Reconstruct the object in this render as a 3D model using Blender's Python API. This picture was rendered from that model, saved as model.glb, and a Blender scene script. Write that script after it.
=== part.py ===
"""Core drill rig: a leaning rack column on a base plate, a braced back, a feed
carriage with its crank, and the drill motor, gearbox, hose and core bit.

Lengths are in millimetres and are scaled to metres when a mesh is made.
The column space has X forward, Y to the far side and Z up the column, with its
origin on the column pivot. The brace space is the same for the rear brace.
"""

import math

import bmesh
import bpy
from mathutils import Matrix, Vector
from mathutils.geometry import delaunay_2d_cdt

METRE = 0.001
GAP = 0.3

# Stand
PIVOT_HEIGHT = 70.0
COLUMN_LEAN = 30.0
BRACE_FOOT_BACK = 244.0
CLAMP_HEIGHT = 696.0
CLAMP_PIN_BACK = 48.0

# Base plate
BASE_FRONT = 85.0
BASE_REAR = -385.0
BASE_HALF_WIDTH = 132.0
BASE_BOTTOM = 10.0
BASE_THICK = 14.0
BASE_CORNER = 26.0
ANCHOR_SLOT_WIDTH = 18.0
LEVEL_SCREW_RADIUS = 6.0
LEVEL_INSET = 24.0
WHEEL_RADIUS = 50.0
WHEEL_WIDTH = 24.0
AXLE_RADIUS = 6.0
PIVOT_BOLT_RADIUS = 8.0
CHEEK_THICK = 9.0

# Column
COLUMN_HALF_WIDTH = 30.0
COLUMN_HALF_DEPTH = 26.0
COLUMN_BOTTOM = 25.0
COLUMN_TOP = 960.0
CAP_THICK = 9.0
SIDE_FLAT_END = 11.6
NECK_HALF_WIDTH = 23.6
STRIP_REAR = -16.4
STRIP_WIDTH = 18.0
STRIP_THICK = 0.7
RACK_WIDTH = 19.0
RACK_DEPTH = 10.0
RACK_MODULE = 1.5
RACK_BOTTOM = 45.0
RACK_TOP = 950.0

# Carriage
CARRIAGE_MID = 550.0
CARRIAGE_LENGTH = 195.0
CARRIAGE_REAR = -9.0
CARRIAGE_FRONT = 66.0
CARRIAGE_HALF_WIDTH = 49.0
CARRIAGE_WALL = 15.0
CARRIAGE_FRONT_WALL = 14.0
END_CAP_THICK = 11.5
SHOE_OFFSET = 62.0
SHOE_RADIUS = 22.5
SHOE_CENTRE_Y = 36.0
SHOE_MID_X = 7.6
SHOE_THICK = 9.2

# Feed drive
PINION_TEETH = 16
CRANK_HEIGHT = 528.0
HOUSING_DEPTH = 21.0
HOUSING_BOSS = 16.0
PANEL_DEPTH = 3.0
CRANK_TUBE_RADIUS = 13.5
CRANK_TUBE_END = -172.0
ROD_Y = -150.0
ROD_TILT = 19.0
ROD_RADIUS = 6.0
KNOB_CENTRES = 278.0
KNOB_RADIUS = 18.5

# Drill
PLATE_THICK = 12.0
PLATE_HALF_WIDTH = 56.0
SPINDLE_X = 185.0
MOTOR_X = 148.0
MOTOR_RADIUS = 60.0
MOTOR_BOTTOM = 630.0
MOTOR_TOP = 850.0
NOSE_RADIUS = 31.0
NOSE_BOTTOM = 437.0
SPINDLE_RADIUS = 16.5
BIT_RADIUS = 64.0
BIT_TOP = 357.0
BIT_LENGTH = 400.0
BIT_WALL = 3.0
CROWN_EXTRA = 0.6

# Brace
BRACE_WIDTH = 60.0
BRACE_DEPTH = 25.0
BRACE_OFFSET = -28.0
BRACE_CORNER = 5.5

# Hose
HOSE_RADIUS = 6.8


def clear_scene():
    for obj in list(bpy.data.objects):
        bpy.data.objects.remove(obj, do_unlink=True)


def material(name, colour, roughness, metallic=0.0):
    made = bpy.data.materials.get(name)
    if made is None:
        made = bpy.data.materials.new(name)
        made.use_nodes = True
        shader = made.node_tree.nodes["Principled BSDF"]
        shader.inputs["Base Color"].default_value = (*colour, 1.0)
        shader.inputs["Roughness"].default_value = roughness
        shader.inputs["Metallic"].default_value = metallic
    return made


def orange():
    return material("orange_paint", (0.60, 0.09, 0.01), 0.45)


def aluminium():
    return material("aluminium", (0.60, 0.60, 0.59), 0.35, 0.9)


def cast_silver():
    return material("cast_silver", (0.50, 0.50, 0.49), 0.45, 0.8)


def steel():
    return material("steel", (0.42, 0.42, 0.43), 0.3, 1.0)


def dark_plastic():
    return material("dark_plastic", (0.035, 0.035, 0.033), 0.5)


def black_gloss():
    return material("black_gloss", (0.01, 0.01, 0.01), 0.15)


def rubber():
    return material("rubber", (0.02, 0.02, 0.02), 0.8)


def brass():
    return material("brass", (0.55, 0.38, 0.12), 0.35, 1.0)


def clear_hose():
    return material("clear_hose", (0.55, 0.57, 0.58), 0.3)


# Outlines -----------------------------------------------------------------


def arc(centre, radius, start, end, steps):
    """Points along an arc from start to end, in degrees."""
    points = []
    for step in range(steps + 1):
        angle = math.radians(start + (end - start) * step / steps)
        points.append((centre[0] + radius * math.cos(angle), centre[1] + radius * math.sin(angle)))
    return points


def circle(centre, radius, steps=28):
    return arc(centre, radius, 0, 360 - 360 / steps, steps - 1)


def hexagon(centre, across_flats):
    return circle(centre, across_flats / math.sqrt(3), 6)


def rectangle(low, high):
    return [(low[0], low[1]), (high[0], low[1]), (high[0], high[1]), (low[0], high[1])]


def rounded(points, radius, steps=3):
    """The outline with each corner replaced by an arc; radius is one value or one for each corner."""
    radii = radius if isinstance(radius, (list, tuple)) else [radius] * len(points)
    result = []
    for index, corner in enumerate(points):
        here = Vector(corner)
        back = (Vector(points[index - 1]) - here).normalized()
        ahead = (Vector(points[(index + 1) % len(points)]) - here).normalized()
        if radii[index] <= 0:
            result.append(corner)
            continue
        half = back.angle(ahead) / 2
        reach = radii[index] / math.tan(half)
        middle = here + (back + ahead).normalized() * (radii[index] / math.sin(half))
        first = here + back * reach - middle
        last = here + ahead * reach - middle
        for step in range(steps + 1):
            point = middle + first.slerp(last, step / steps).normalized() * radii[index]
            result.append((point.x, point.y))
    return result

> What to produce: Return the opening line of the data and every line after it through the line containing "SHOE_THICK = 9.2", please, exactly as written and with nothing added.

> Result for this exercise:
Reconstruct the object in this render as a 3D model using Blender's Python API. This picture was rendered from that model, saved as model.glb, and a Blender scene script. Write that script after it.
=== part.py ===
"""Core drill rig: a leaning rack column on a base plate, a braced back, a feed
carriage with its crank, and the drill motor, gearbox, hose and core bit.

Lengths are in millimetres and are scaled to metres when a mesh is made.
The column space has X forward, Y to the far side and Z up the column, with its
origin on the column pivot. The brace space is the same for the rear brace.
"""

import math

import bmesh
import bpy
from mathutils import Matrix, Vector
from mathutils.geometry import delaunay_2d_cdt

METRE = 0.001
GAP = 0.3

# Stand
PIVOT_HEIGHT = 70.0
COLUMN_LEAN = 30.0
BRACE_FOOT_BACK = 244.0
CLAMP_HEIGHT = 696.0
CLAMP_PIN_BACK = 48.0

# Base plate
BASE_FRONT = 85.0
BASE_REAR = -385.0
BASE_HALF_WIDTH = 132.0
BASE_BOTTOM = 10.0
BASE_THICK = 14.0
BASE_CORNER = 26.0
ANCHOR_SLOT_WIDTH = 18.0
LEVEL_SCREW_RADIUS = 6.0
LEVEL_INSET = 24.0
WHEEL_RADIUS = 50.0
WHEEL_WIDTH = 24.0
AXLE_RADIUS = 6.0
PIVOT_BOLT_RADIUS = 8.0
CHEEK_THICK = 9.0

# Column
COLUMN_HALF_WIDTH = 30.0
COLUMN_HALF_DEPTH = 26.0
COLUMN_BOTTOM = 25.0
COLUMN_TOP = 960.0
CAP_THICK = 9.0
SIDE_FLAT_END = 11.6
NECK_HALF_WIDTH = 23.6
STRIP_REAR = -16.4
STRIP_WIDTH = 18.0
STRIP_THICK = 0.7
RACK_WIDTH = 19.0
RACK_DEPTH = 10.0
RACK_MODULE = 1.5
RACK_BOTTOM = 45.0
RACK_TOP = 950.0

# Carriage
CARRIAGE_MID = 550.0
CARRIAGE_LENGTH = 195.0
CARRIAGE_REAR = -9.0
CARRIAGE_FRONT = 66.0
CARRIAGE_HALF_WIDTH = 49.0
CARRIAGE_WALL = 15.0
CARRIAGE_FRONT_WALL = 14.0
END_CAP_THICK = 11.5
SHOE_OFFSET = 62.0
SHOE_RADIUS = 22.5
SHOE_CENTRE_Y = 36.0
SHOE_MID_X = 7.6
SHOE_THICK = 9.2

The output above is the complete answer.